It is not often that Americana is translated into a 20th century idiom that relies as well on an art form from the European Middle Ages illuminated manuscript. This unusual post WWII color lithograph was created by the artist Arthur Szyk (1894-1951), a professional painter and miniaturist illuminator and political activist born in Poland to Jewish parents whose artistic training was in Cracow and Paris, before he immigrated to the United States in 1940. Prior to immigrating, Aurthus Szyk had served in the Polish Resistance against Soviet oppression and worked to oppose rising facism elsewhere in Europe. His work in America included anti-Axis cartoons and drawings. Szyk completed a series of patriotic art works as well as an illustrated Hagaddah. His art in America arose from a deeply felt personal expression of gratitude for the freedom he found.

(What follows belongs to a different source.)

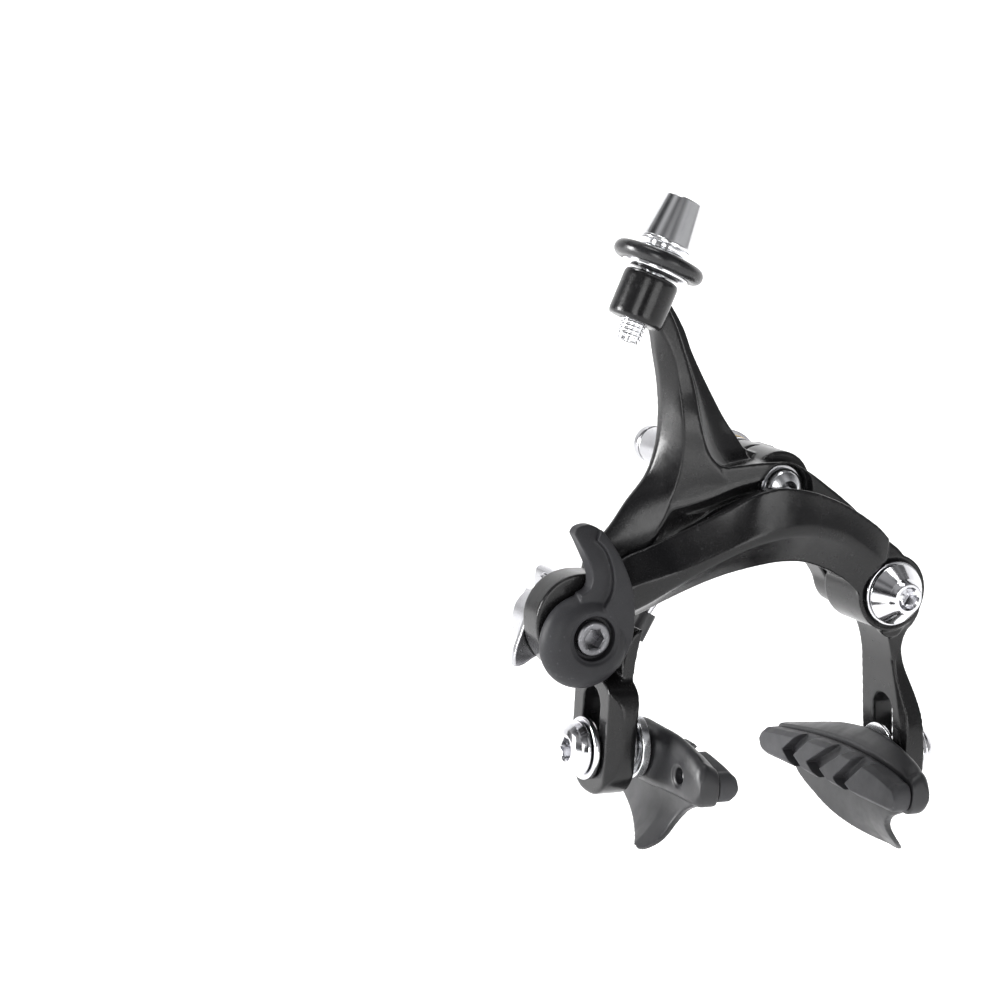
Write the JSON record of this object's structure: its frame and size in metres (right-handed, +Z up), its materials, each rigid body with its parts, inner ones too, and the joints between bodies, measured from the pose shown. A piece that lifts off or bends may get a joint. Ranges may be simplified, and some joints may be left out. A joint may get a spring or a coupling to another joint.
{
  "type": "rim brake caliper",
  "caption": "Dual-pivot side-pull rim brake caliper with curved arms, cable adjuster, quick-release lever and finned brake shoes.",
  "frame": {"origin": "on the centre bolt's axis, in the plane of the rear washer's face that bears on the fork crown", "axes": "+Z up (towards the cable adjuster), -Y towards the front (lever side), +Y towards the fork, +X to the right seen from the front"},
  "size_m": [0.0929, 0.0762, 0.1278],
  "materials": {
    "black_paint": "satin",
    "lever_plastic": "matte",
    "holder": "satin",
    "pad_rubber": "matte",
    "o_ring": "satin",
    "chrome": "polished",
    "aluminium": "turned",
    "steel": "satin",
    "brass": "satin",
    "nylon": "satin"
  },
  "bodies": {
    "mount_stack": {"rear_bridge": "black_paint", "centre_bolt": "chrome", "front_thrust_washer": "steel", "rear_thrust_washer": "brass", "serrated_washer": "steel", "concave_washer": "brass", "fork_washer": "steel", "sleeve_nut": "chrome", "side_pivot_bolt": "chrome", "side_pivot_washer": "chrome", "side_thrust_washer": "brass", "return_spring": "steel", "spring_sleeve": "nylon"},
    "rear_arm": {"y_arm": "black_paint", "centre_bush": "brass", "centring_screw": "steel"},
    "ferrule": {"housing_ferrule": "aluminium"},
    "adjuster": {"adjuster_barrel": "aluminium", "adjuster_o_ring": "o_ring"},
    "front_arm": {"c_arm": "black_paint", "side_pivot_bush": "brass", "qr_washer": "steel"},
    "cable_anchor": {"anchor_plate": "steel", "anchor_barrel": "aluminium", "pinch_screw": "steel", "anchor_nut": "steel"},
    "quick_release": {"qr_lever": "lever_plastic", "qr_cam_bolt": "steel"},
    "left_shoe_seat": {"left_flange_washer": "chrome", "left_dome_washer": "aluminium"},
    "left_shoe": {"left_pad": "pad_rubber", "left_holder": "holder", "left_pad_screw": "steel", "left_cup_washer": "aluminium", "left_shoe_bolt": "chrome"},
    "right_shoe_seat": {"right_flange_washer": "chrome"},
    "right_shoe": {"right_pad": "pad_rubber", "right_holder": "holder", "right_pad_screw": "steel", "right_inner_washer": "aluminium", "right_shoe_bolt": "chrome"}
  },
  "joints": [
    {"name": "rear_arm_pivot", "type": "hinge", "parent": "mount_stack", "child": "rear_arm", "pos_m": [0, -0.02, 0], "axis": [0, 1, 0], "range_deg": [-11, 0], "stiffness_Nm_per_rad": 0.5, "springref_deg": 20.05},
    {"name": "front_arm_pivot", "type": "hinge", "parent": "mount_stack", "child": "front_arm", "pos_m": [0.0256, -0.022, -0.0205], "axis": [0, 1, 0], "range_deg": [0, 16.9]},
    {"name": "ferrule_rise", "type": "slide", "parent": "rear_arm", "child": "ferrule", "axis": [0.347, 0, 0.9379], "range_m": [0, 0.0032]},
    {"name": "adjuster_turn", "type": "hinge", "parent": "ferrule", "child": "adjuster", "pos_m": [-0.02535, -0.0211, 0.05258], "axis": [0.347, 0, 0.9379], "range_deg": [0, 1440]},
    {"name": "anchor_swivel", "type": "hinge", "parent": "front_arm", "child": "cable_anchor", "pos_m": [-0.042, -0.015, -0.0267], "axis": [0, 1, 0], "range_deg": [-8, 8]},
    {"name": "lever_turn", "type": "hinge", "parent": "front_arm", "child": "quick_release", "pos_m": [-0.042, -0.029, -0.0267], "axis": [0, 1, 0], "range_deg": [-100, 0]},
    {"name": "left_shoe_height", "type": "slide", "parent": "rear_arm", "child": "left_shoe_seat", "axis": [0, 0, 1], "range_m": [0, 0.006]},
    {"name": "left_shoe_angle", "type": "hinge", "parent": "left_shoe_seat", "child": "left_shoe", "pos_m": [-0.0288, -0.023, -0.0501], "axis": [1, 0, 0], "range_deg": [-6, 6]},
    {"name": "right_shoe_height", "type": "slide", "parent": "front_arm", "child": "right_shoe_seat", "axis": [-0.119, 0, 0.9929], "range_m": [0, 0.008]},
    {"name": "right_shoe_angle", "type": "hinge", "parent": "right_shoe_seat", "child": "right_shoe", "pos_m": [0.0312, -0.023, -0.0551], "axis": [1, 0, 0], "range_deg": [-6, 6]}
  ],
  "couplings": [
    {"joint": "front_arm_pivot", "follows": "rear_arm_pivot", "ratio": -1.53},
    {"joint": "adjuster_turn", "follows": "ferrule_rise", "rad_per_m": 7853.9}
  ]
}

Arthur Szyk died in 1951 well before completion of the artistic project of which this print was one part. The art work was commissioned by Kasimir Bileski, a Canadian entrepreneur and philatelist. Each print in the commission was intended as the cover for an international stamp album of stamps issued by founding countries in the United Nations. His art in America was therefore a deeply felt personal expression of patriotic themes.

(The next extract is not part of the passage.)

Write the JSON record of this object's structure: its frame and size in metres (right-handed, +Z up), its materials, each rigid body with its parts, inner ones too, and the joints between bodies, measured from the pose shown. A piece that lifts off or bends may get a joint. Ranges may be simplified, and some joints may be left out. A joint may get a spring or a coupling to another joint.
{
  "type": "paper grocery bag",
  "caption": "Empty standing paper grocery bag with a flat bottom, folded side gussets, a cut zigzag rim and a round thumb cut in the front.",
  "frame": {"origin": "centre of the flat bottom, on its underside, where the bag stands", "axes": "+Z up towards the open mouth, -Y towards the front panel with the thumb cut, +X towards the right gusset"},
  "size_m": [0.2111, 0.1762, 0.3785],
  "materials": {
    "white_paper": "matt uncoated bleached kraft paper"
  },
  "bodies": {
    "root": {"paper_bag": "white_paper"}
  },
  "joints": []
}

The imagery Szyk chose for this visual history of the United States expresses freedom as the American challenge and goal for its very own citizens. The print expresses as well America's twentieth century promise to the world to promote and protect freedom. Beneath the powerful wings of America's Great Bald Eagle clutching both the olive branch of peace and a cluster of arrows, at the head of the hierarchy beneath "E Pluribus Unum", are two portraits. Visually singled out by the Eagle's downward pointed wing, to its right is a portrait of an African American man in a rural straw hat and to the Eagle's left is a Native American man with headband and feathers, each man's face framed by elaborate oak leaves and miniaturist imagery. The other portraits in this unusual composition are a similarly stern faced. Holding up the tile block of the print in heavily embellished lettering spelling out "The United States of America" are two working men - an American farmer cradling a pitchfork filled with corn stalks, his muscled arms exposed by rolled shirtsleeves, (a reference to Grant Wood's American Gothic perhaps) and the other, facing in the opposite direction in a blue denim engineer's cap is a machinist holding his large wrench, vise and at his feet a giant steel wheel with cogs. Flanking each of them is an American serviceman with gun barrel pointed up and ready to use, looking inward towards these workers as guardians against any threat to the nation's civilian life.

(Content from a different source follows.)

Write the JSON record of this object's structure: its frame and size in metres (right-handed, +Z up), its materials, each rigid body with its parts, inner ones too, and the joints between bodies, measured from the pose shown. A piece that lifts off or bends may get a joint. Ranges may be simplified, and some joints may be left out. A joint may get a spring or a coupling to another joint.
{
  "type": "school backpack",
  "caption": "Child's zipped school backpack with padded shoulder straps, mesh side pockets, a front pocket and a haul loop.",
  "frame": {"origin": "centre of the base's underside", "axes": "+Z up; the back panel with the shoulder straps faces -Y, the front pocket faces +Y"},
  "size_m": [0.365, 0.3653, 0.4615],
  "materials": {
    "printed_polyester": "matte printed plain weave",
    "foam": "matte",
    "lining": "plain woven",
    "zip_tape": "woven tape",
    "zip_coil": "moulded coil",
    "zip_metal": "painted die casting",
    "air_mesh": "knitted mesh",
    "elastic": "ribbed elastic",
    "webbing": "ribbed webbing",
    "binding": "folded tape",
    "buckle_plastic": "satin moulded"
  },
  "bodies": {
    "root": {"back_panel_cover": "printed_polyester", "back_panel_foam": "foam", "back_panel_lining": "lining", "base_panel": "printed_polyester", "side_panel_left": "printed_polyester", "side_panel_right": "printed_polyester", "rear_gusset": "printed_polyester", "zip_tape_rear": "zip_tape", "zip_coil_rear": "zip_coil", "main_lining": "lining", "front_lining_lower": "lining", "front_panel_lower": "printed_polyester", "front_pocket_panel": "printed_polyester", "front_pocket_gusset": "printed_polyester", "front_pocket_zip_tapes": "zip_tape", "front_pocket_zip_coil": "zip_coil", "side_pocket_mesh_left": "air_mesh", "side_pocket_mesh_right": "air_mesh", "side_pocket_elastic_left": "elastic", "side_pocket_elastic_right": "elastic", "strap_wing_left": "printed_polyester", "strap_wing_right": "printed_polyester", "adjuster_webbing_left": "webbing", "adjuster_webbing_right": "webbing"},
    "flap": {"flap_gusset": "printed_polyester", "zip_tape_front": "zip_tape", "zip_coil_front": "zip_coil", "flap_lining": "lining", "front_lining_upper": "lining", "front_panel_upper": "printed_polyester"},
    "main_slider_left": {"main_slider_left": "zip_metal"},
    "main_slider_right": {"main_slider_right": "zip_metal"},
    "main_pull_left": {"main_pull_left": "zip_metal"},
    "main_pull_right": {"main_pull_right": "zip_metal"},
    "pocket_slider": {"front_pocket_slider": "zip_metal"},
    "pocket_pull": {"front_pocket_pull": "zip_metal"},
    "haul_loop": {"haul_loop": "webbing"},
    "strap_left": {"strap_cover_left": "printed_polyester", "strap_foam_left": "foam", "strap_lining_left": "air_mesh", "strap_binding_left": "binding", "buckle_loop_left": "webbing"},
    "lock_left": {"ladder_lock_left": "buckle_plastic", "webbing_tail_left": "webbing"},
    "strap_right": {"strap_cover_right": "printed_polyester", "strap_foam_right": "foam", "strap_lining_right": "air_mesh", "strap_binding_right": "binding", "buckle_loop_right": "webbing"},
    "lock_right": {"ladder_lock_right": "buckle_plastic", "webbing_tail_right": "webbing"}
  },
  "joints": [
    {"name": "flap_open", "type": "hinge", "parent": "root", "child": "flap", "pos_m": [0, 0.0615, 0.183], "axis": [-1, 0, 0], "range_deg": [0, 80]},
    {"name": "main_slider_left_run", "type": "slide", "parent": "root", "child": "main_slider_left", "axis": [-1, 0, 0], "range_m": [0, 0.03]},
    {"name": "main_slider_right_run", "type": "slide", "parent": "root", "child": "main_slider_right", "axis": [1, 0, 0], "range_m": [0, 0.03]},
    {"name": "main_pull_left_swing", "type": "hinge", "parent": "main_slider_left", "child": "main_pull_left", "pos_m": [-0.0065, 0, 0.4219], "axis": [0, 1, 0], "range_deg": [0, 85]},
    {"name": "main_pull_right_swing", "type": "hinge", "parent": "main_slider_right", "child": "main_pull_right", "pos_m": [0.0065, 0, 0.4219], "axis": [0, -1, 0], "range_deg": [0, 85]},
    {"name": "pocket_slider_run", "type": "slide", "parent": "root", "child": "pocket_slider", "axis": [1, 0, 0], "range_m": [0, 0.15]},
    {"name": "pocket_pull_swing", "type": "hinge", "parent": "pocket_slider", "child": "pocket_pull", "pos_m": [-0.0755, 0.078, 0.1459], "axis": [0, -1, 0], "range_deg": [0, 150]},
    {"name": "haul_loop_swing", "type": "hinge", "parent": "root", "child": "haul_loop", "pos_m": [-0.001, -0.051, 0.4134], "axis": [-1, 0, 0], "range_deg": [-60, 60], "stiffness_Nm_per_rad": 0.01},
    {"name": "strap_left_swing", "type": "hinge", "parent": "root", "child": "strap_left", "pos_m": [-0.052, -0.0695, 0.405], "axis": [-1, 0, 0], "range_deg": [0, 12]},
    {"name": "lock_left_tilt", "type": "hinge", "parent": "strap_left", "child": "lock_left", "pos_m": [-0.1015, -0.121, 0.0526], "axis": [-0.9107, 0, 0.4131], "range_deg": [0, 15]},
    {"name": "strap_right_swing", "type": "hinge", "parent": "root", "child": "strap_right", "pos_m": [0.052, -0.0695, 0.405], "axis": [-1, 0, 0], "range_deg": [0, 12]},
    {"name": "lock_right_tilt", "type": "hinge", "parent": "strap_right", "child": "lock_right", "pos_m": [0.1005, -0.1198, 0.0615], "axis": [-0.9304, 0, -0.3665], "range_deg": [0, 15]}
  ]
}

Additional vignettes celebrate American technical ingenuity and can be read bottom to top in historical order. The steamboat, the Pony Express and an old locomotive are at the bottom of the print. Midway up we see a vignette of modern New York City and the Golden Gate Bridge across San Francisco Bay. At the top, the epitome of modern engineering is the Hoover Dam and a large refinery.
Yet the tone of the print is hard to read. The promise of freedom, as understood by Szyk from his own oppression had not been kept with either the rural African American or the Native American. The American farmer and factory worker are cradling their tools as one might a rifle. The imagery of Manhattan and San Francisco has a travel brochure quality that is both fact and fantasy. At the bottom of the print, the final vignette labeled "Pony Express" shows a rider furiously driving his crazed horse (the rider seemingly engaged in the cruel and futile goal of whipping his horse on to outrun the modern train and airplane in the background).
As may also be appropriate to include for the student of antique wall maps, this print mirrors the layout and symbolic imagery of a 19th century patriotic wall map.